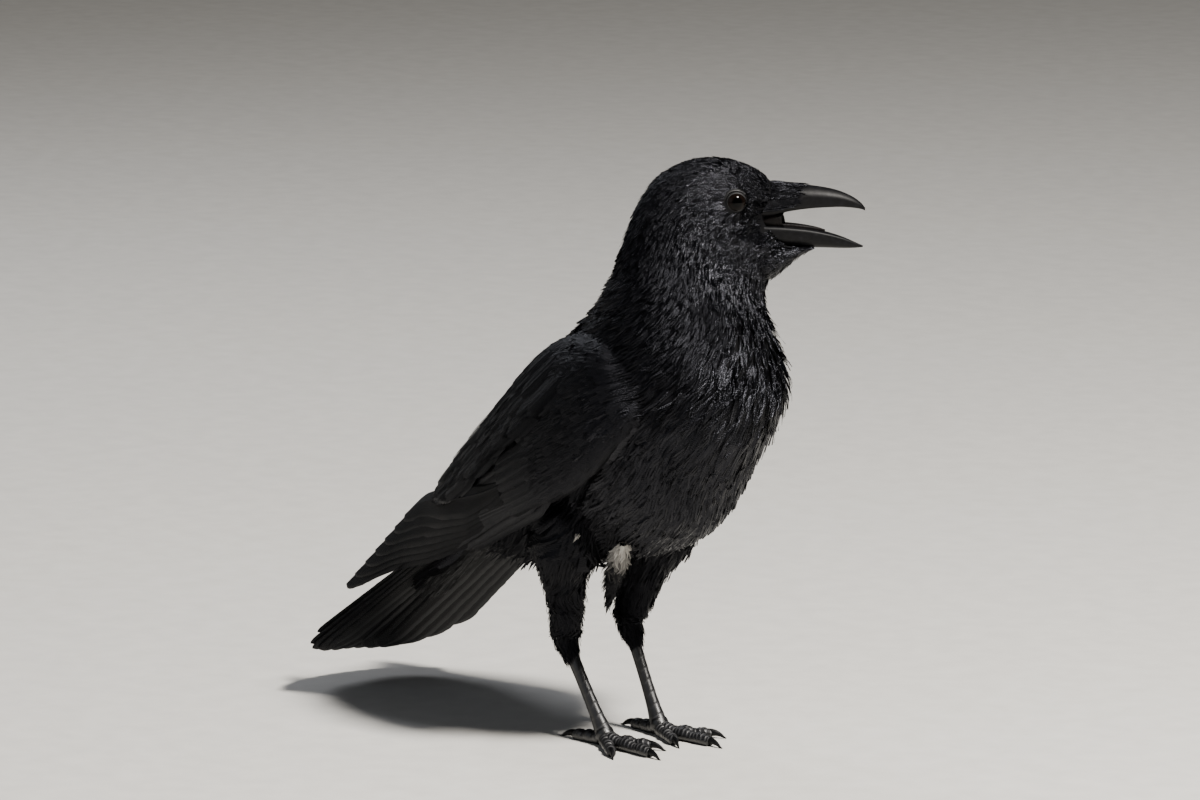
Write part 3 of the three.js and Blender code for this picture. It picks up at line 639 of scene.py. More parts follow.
def vanes(form, t, a, length, width, low, high, rng, veer=0.0, heading=-1, rows=6, strands=4, cup=0.2,
          rounding=0.4, fray=0.3, taper=0.94, rise=1.0, twist=0.15, bend=0.2, shaft=0.0, ruffle=0.04,
          steer=None, after=None):
    """Small feathers laid over a form. A path walks over the surface from each root at (t, a), following the
    way the form runs turned by veer. Side by side on it lie strands of barbs, which reach 1 less rounding
    times the square of their way out, less a random fray, and narrow to 1 less taper of their width. Their
    height off the form goes from low to high along the path as its power rise, and falls by cup times the
    distance out. Twist tips a feather sideways, bend curls its path, and ruffle lifts single barbs."""
    n, marks = len(t), 9
    t0, a0 = t, a
    given = (length, width, low, high, veer)
    length, width, low, high, veer = (np.broadcast_to(np.asarray(value, float), n) for value in given)
    curl = rng.normal(0, bend, n)
    path = np.empty((n, marks, 7))
    for i in range(marks):
        point, run, turn, outward = slopes(form, t, a)
        base = unit(run * heading)
        angle = (veer + curl * i / (marks - 1))[:, None]
        lie = unit(base * np.cos(angle) + np.cross(outward, base) * np.sin(angle))
        lie = lie if steer is None else steer(point, lie, outward)
        path[:, i] = np.column_stack([t, a, *steps(run, turn, np.cross(outward, lie)), outward])
        dt, da = steps(run, turn, lie)
        t, a = t + dt * length / (marks - 1), a + da * length / (marks - 1)
    middle = (np.arange(strands) + 0.5) / strands * 2 - 1
    end = 1 - rounding * middle**2 - fray * rng.random((n, strands))
    s = np.linspace(0, 1, rows) ** 0.9
    far = s[:, None] * end[:, None, :]
    place = far * (marks - 1)
    low_mark = np.minimum(place.astype(int), marks - 2)
    each = np.arange(n)[:, None, None]
    spot, following = path[each, low_mark], path[each, low_mark + 1]
    spot = spot + (following - spot) * (place - low_mark)[..., None]
    thin = 1.12 * (1 - taper * s**3.5) / strands
    c = middle[None, :, None] + thin[:, None, None] * np.array([-1, 1])
    spread = (width[:, None, None] / 2 * np.minimum(1, 0.4 + 1.3 * far))[..., None] * c
    height = low[:, None, None] + (high - low)[:, None, None] * far**rise
    height = height[..., None] - cup * np.abs(spread) * np.abs(c)
    height = height + rng.normal(0, twist, n)[:, None, None, None] * spread
    lifted = rng.normal(0, ruffle, (n, 1, strands, 2)) * width[:, None, None, None] * s[:, None, None]
    height = height + lifted
    height = height + shaft * np.exp(-(c / SHAFT_WIDTH) ** 2)
    grid = form(spot[..., 0:1] + spread * spot[..., 2:3], spot[..., 1:2] + spread * spot[..., 3:4])
    grid = grid + spot[..., None, 4:7] * height[..., None]
    grid = grid if after is None else after(grid, height)
    first = (np.arange(n) * rows * strands * 2)[:, None, None]
    i, j = np.meshgrid(np.arange(rows - 1) * strands * 2, np.arange(strands) * 2, indexing="ij")
    corner, below = first + i + j, first + i + strands * 2 + j
    quads = np.stack([corner, below, below + 1, corner + 1], -1)
    root = np.stack([t0 / 24.0, (a0 / (2 * np.pi)) % 1.0], -1) * 0.99
    patch = np.stack(np.broadcast_arrays((c + 1.2) / 2.4 * ROOT_PATCH, far[..., None] * ROOT_PATCH), -1)
    along = far[..., None] * length[:, None, None, None] + 0 * spread
    ones = np.ones((n, rows, strands, 2))
    return {
        "body": (grid.reshape(-1, 3), quads.reshape(-1, 4), np.zeros((0, 3), int)),
        "Vane": (np.stack([spread, along], -1) / 10).reshape(-1, 2),
        "OFBake": (root[:, None, None, None] + patch).reshape(-1, 2),
        "own": (ones * (0.75 * rng.random((n, 1, 1, 1)) + 0.25 * rng.random((n, 1, strands, 1)))).ravel(),
        # how far out along the feather; the material lightens the tip with it, partly wear and partly a
        # painted highlight
        "reach": (ones * far[..., None]).ravel(),
    }


def coat_piece(name, beds, material):
    """Beds of feathers as one piece, with their maps, their own tones and how far out each point is."""
    merged = {key: np.concatenate([bed[key] for bed in beds]) for key in ("Vane", "OFBake", "own", "reach")}
    return mesh_piece(name, joined([bed["body"] for bed in beds]), material,
                      maps=[("Vane", merged["Vane"]), ("OFBake", merged["OFBake"])],
                      values=[("own", merged["own"]), ("reach", merged["reach"])])


def plumage(name, dark, light, roughness, barb_mm, depth_mm, gloss=0.3):
    """Feathers: keratin, black with melanin, with a silky, faintly violet-blue gloss. Barbs run out from the
    shaft to the tip in fine ribs, drawn a few times coarser than the real 0.3 mm so that they show, and each
    feather is a touch lighter or darker than its neighbour, and lighter towards its tip and rim: partly wear,
    partly a painted edge highlight."""
    material, shader = new_material(name, Roughness=roughness, IOR=1.5, Specular_IOR_Level=gloss,
                                    Specular_Tint=linear("#eceeff"))
    links = material.node_tree.links
    own = add_node(material, "ShaderNodeAttribute", attribute_name="own").outputs["Fac"]
    reach = add_node(material, "ShaderNodeAttribute", attribute_name="reach").outputs["Fac"]
    uv = add_node(material, "ShaderNodeUVMap", uv_map="Vane").outputs["UV"]
    split = add_node(material, "ShaderNodeSeparateXYZ", [("Vector", uv)])
    off = add_node(material, "ShaderNodeMath", [(0, split.outputs["X"])], operation="ABSOLUTE").outputs[0]
    swept = add_node(material, "ShaderNodeMath", [(0, off), (2, split.outputs["Y"])],
                     operation="MULTIPLY_ADD", i1=-1.3).outputs[0]
    turns = add_node(material, "ShaderNodeMath", [(0, swept)],
                     operation="MULTIPLY", i1=2 * np.pi * 10 / barb_mm).outputs[0]
    jitter = add_node(material, "ShaderNodeTexNoise", [("Vector", uv)], scale=14.0, detail=3.0).outputs["Fac"]
    turns = add_node(material, "ShaderNodeMath", [(0, jitter), (2, turns)],
                     operation="MULTIPLY_ADD", i1=9.0).outputs[0]
    ribs = add_node(material, "ShaderNodeMath", [(0, turns)], operation="SINE").outputs[0]
    bump = add_node(material, "ShaderNodeBump", [("Height", ribs)], strength=0.6, distance=depth_mm / 1000)
    links.new(bump.outputs["Normal"], shader.inputs["Normal"])
    place = add_node(material, "ShaderNodeTexCoord").outputs["Object"]
    blotch = add_node(material, "ShaderNodeTexNoise", [("Vector", place)],
                      scale=38.0, detail=2.0).outputs["Fac"]
    tone = add_node(material, "ShaderNodeMath", [(0, own), (1, blotch)], operation="MULTIPLY").outputs[0]
    # Tip and rim are lightened through reach: partly wear, partly a painted edge highlight.
    tone = add_node(material, "ShaderNodeMath", [(0, reach), (2, tone)],
                    operation="MULTIPLY_ADD", i1=0.22).outputs[0]
    colour = add_node(material, "ShaderNodeValToRGB", [("Fac", tone)], stops=[(0.1, dark), (0.75, light)])
    links.new(colour.outputs["Color"], shader.inputs["Base Color"])
    rough = add_node(material, "ShaderNodeMapRange", [("Value", jitter)],
                     to_min=roughness - 0.1, to_max=roughness + 0.14)
    links.new(rough.outputs[0], shader.inputs["Roughness"])
    return material


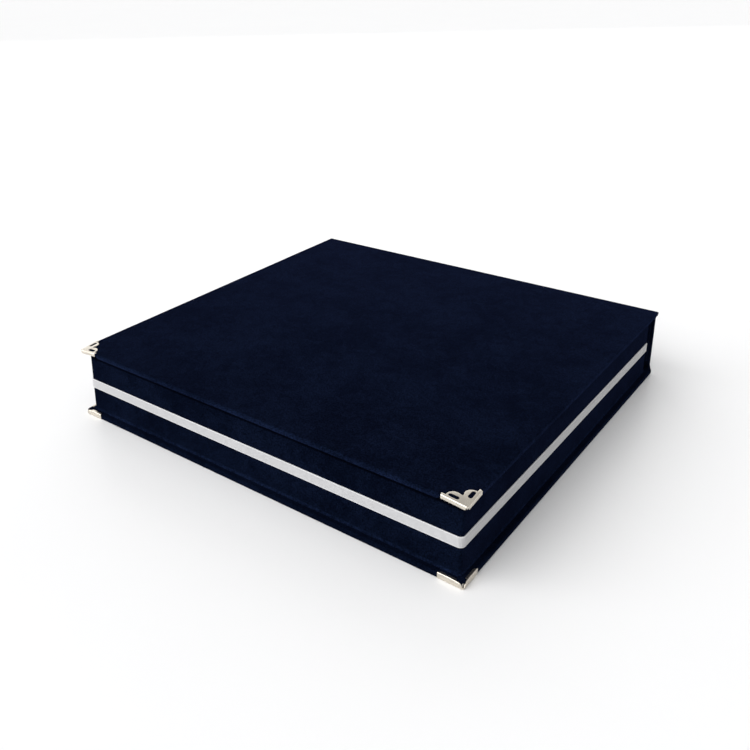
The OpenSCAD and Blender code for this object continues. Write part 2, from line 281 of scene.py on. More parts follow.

* * *

**Exercise prompt**
Everything in the listing above should be restated exactly.

**Solution to the problem**
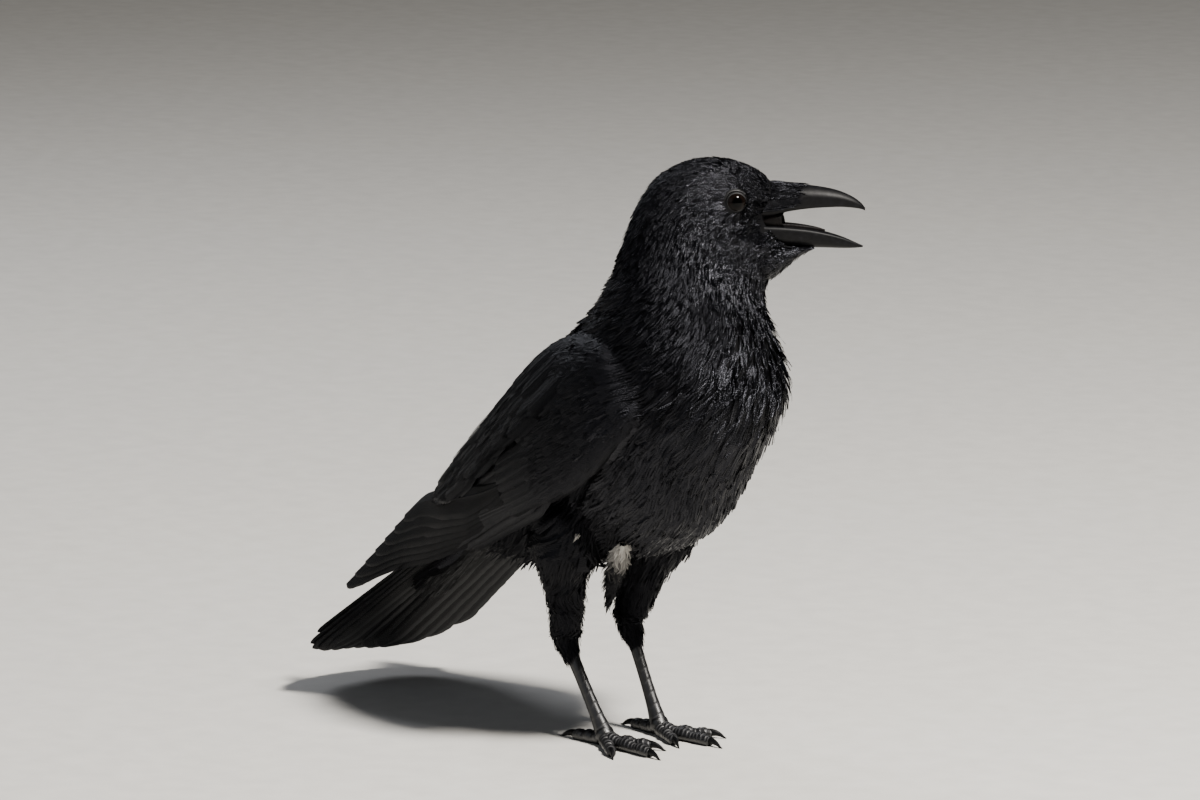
Write part 3 of the three.js and Blender code for this picture. It picks up at line 639 of scene.py. More parts follow.
def vanes(form, t, a, length, width, low, high, rng, veer=0.0, heading=-1, rows=6, strands=4, cup=0.2,
          rounding=0.4, fray=0.3, taper=0.94, rise=1.0, twist=0.15, bend=0.2, shaft=0.0, ruffle=0.04,
          steer=None, after=None):
    """Small feathers laid over a form. A path walks over the surface from each root at (t, a), following the
    way the form runs turned by veer. Side by side on it lie strands of barbs, which reach 1 less rounding
    times the square of their way out, less a random fray, and narrow to 1 less taper of their width. Their
    height off the form goes from low to high along the path as its power rise, and falls by cup times the
    distance out. Twist tips a feather sideways, bend curls its path, and ruffle lifts single barbs."""
    n, marks = len(t), 9
    t0, a0 = t, a
    given = (length, width, low, high, veer)
    length, width, low, high, veer = (np.broadcast_to(np.asarray(value, float), n) for value in given)
    curl = rng.normal(0, bend, n)
    path = np.empty((n, marks, 7))
    for i in range(marks):
        point, run, turn, outward = slopes(form, t, a)
        base = unit(run * heading)
        angle = (veer + curl * i / (marks - 1))[:, None]
        lie = unit(base * np.cos(angle) + np.cross(outward, base) * np.sin(angle))
        lie = lie if steer is None else steer(point, lie, outward)
        path[:, i] = np.column_stack([t, a, *steps(run, turn, np.cross(outward, lie)), outward])
        dt, da = steps(run, turn, lie)
        t, a = t + dt * length / (marks - 1), a + da * length / (marks - 1)
    middle = (np.arange(strands) + 0.5) / strands * 2 - 1
    end = 1 - rounding * middle**2 - fray * rng.random((n, strands))
    s = np.linspace(0, 1, rows) ** 0.9
    far = s[:, None] * end[:, None, :]
    place = far * (marks - 1)
    low_mark = np.minimum(place.astype(int), marks - 2)
    each = np.arange(n)[:, None, None]
    spot, following = path[each, low_mark], path[each, low_mark + 1]
    spot = spot + (following - spot) * (place - low_mark)[..., None]
    thin = 1.12 * (1 - taper * s**3.5) / strands
    c = middle[None, :, None] + thin[:, None, None] * np.array([-1, 1])
    spread = (width[:, None, None] / 2 * np.minimum(1, 0.4 + 1.3 * far))[..., None] * c
    height = low[:, None, None] + (high - low)[:, None, None] * far**rise
    height = height[..., None] - cup * np.abs(spread) * np.abs(c)
    height = height + rng.normal(0, twist, n)[:, None, None, None] * spread
    lifted = rng.normal(0, ruffle, (n, 1, strands, 2)) * width[:, None, None, None] * s[:, None, None]
    height = height + lifted
    height = height + shaft * np.exp(-(c / SHAFT_WIDTH) ** 2)
    grid = form(spot[..., 0:1] + spread * spot[..., 2:3], spot[..., 1:2] + spread * spot[..., 3:4])
    grid = grid + spot[..., None, 4:7] * height[..., None]
    grid = grid if after is None else after(grid, height)
    first = (np.arange(n) * rows * strands * 2)[:, None, None]
    i, j = np.meshgrid(np.arange(rows - 1) * strands * 2, np.arange(strands) * 2, indexing="ij")
    corner, below = first + i + j, first + i + strands * 2 + j
    quads = np.stack([corner, below, below + 1, corner + 1], -1)
    root = np.stack([t0 / 24.0, (a0 / (2 * np.pi)) % 1.0], -1) * 0.99
    patch = np.stack(np.broadcast_arrays((c + 1.2) / 2.4 * ROOT_PATCH, far[..., None] * ROOT_PATCH), -1)
    along = far[..., None] * length[:, None, None, None] + 0 * spread
    ones = np.ones((n, rows, strands, 2))
    return {
        "body": (grid.reshape(-1, 3), quads.reshape(-1, 4), np.zeros((0, 3), int)),
        "Vane": (np.stack([spread, along], -1) / 10).reshape(-1, 2),
        "OFBake": (root[:, None, None, None] + patch).reshape(-1, 2),
        "own": (ones * (0.75 * rng.random((n, 1, 1, 1)) + 0.25 * rng.random((n, 1, strands, 1)))).ravel(),
        # how far out along the feather; the material lightens the tip with it, partly wear and partly a
        # painted highlight
        "reach": (ones * far[..., None]).ravel(),
    }


def coat_piece(name, beds, material):
    """Beds of feathers as one piece, with their maps, their own tones and how far out each point is."""
    merged = {key: np.concatenate([bed[key] for bed in beds]) for key in ("Vane", "OFBake", "own", "reach")}
    return mesh_piece(name, joined([bed["body"] for bed in beds]), material,
                      maps=[("Vane", merged["Vane"]), ("OFBake", merged["OFBake"])],
                      values=[("own", merged["own"]), ("reach", merged["reach"])])


def plumage(name, dark, light, roughness, barb_mm, depth_mm, gloss=0.3):
    """Feathers: keratin, black with melanin, with a silky, faintly violet-blue gloss. Barbs run out from the
    shaft to the tip in fine ribs, drawn a few times coarser than the real 0.3 mm so that they show, and each
    feather is a touch lighter or darker than its neighbour, and lighter towards its tip and rim: partly wear,
    partly a painted edge highlight."""
    material, shader = new_material(name, Roughness=roughness, IOR=1.5, Specular_IOR_Level=gloss,
                                    Specular_Tint=linear("#eceeff"))
    links = material.node_tree.links
    own = add_node(material, "ShaderNodeAttribute", attribute_name="own").outputs["Fac"]
    reach = add_node(material, "ShaderNodeAttribute", attribute_name="reach").outputs["Fac"]
    uv = add_node(material, "ShaderNodeUVMap", uv_map="Vane").outputs["UV"]
    split = add_node(material, "ShaderNodeSeparateXYZ", [("Vector", uv)])
    off = add_node(material, "ShaderNodeMath", [(0, split.outputs["X"])], operation="ABSOLUTE").outputs[0]
    swept = add_node(material, "ShaderNodeMath", [(0, off), (2, split.outputs["Y"])],
                     operation="MULTIPLY_ADD", i1=-1.3).outputs[0]
    turns = add_node(material, "ShaderNodeMath", [(0, swept)],
                     operation="MULTIPLY", i1=2 * np.pi * 10 / barb_mm).outputs[0]
    jitter = add_node(material, "ShaderNodeTexNoise", [("Vector", uv)], scale=14.0, detail=3.0).outputs["Fac"]
    turns = add_node(material, "ShaderNodeMath", [(0, jitter), (2, turns)],
                     operation="MULTIPLY_ADD", i1=9.0).outputs[0]
    ribs = add_node(material, "ShaderNodeMath", [(0, turns)], operation="SINE").outputs[0]
    bump = add_node(material, "ShaderNodeBump", [("Height", ribs)], strength=0.6, distance=depth_mm / 1000)
    links.new(bump.outputs["Normal"], shader.inputs["Normal"])
    place = add_node(material, "ShaderNodeTexCoord").outputs["Object"]
    blotch = add_node(material, "ShaderNodeTexNoise", [("Vector", place)],
                      scale=38.0, detail=2.0).outputs["Fac"]
    tone = add_node(material, "ShaderNodeMath", [(0, own), (1, blotch)], operation="MULTIPLY").outputs[0]
    # Tip and rim are lightened through reach: partly wear, partly a painted edge highlight.
    tone = add_node(material, "ShaderNodeMath", [(0, reach), (2, tone)],
                    operation="MULTIPLY_ADD", i1=0.22).outputs[0]
    colour = add_node(material, "ShaderNodeValToRGB", [("Fac", tone)], stops=[(0.1, dark), (0.75, light)])
    links.new(colour.outputs["Color"], shader.inputs["Base Color"])
    rough = add_node(material, "ShaderNodeMapRange", [("Value", jitter)],
                     to_min=roughness - 0.1, to_max=roughness + 0.14)
    links.new(rough.outputs[0], shader.inputs["Roughness"])
    return material


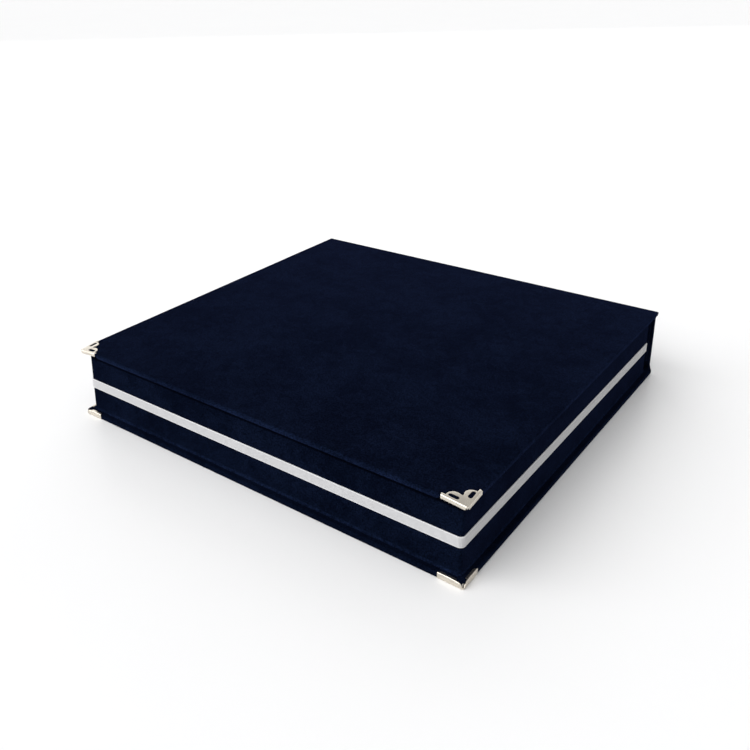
The OpenSCAD and Blender code for this object continues. Write part 2, from line 281 of scene.py on. More parts follow.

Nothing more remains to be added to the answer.